Route 2 intersects with Bogor Outer Ring Road Toll located 2.5 km southwest of Bogor northern limit, after which its alignment is turns to north-south direction. After the intersection, Route 2 is carried by Jl. KS. Tubun for 580 m, then by Jl. Raya Pajajaran after Warung Jambu Junction. It then reaches the downtown some 3.5 kilometers southward. It is where Bogor's most prominent landmark, Bogor Botanical Gardens is located. Bogor Agricultural University (Baranangsiang campus) and Botani Square Mall are also located nearby. Not far from the landmarks, Route 2 intersects with Bogor Toll Plaza, located across Baranangsiang Bus Station, the largest bus station in Bogor. In Sukasari, located two kilometers southeastward, Route 12, running concurrently with Route 11 coming from Rangkasbitung, converges with Route 2. The junction marks the southern terminus of Route 12, but Route 11 doesn't, it runs concurrently with Route 2 instead. Route 2 is then carried by Jl. Raya Tajur for five kilometers.

After Ciawi Junction, Route 2 turns to the south. The junction also serves as the southernmost terminus of JaGorAwi Toll Road and the divergent point of Route 2 and Route 11; the latter proceeds eastward to Cianjur via Puncak, following the path of Great Post Road.
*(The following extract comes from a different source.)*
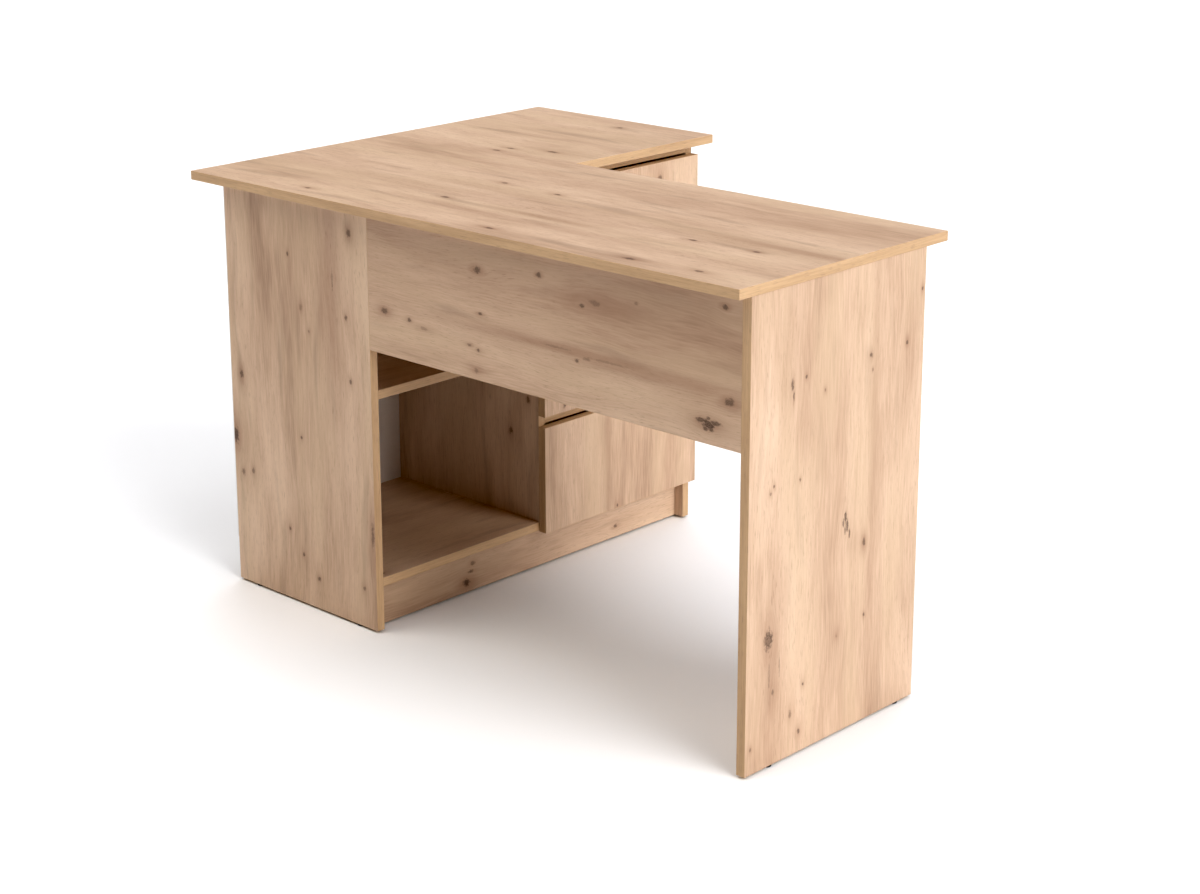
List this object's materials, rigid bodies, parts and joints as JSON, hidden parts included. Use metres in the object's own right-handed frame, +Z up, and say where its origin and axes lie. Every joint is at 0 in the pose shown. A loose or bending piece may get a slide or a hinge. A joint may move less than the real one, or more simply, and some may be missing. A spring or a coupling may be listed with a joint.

A three-way junction in Warungnangka hamlet marks the complete entrance of the route into Bogor Regency; the route is previously divided between Bogor Regency in eastern side and Bogor City in western side. After encountering a junction in Tapos, located 700 m southward, Route 2 curves to the southwest, passing through mountainous area as it stretches on the slopes of Mount Salak, Mount Gede, and Mount Pangrango. Route 2 turns southward in Caringin, located 3.3 km later. Route 2 curves to the southwest three kilometers later in Cisempur hamlet. It later overpasses Southern railway line in Cigombong 2.2 km later, near a three-way junction. Before that it passes near Lake Lido.

Within one kilometer southward, Route 2 enters Sukabumi Regency. One kilometer later, the route curves to the west for one kilometer. It then proceeds south for 800 m, followed by a southwestward curving. It encounters a railway crossing in Cicurug some 2.8 km later. Continuing 9.5 km south via curvaceous path, it overpasses the railway line in Parung Kuda. Until reaching Downtown Cibadak, the railway still largely runs parallel with the route. After overcrossing Cicatih River some 9.5 km southeastwards, Route 2 merges with Route 3 coming from Pelabuhan Ratu, seat of Sukabumi Regency. Route 3 succeeds Route 2 in going into Sukabumi City.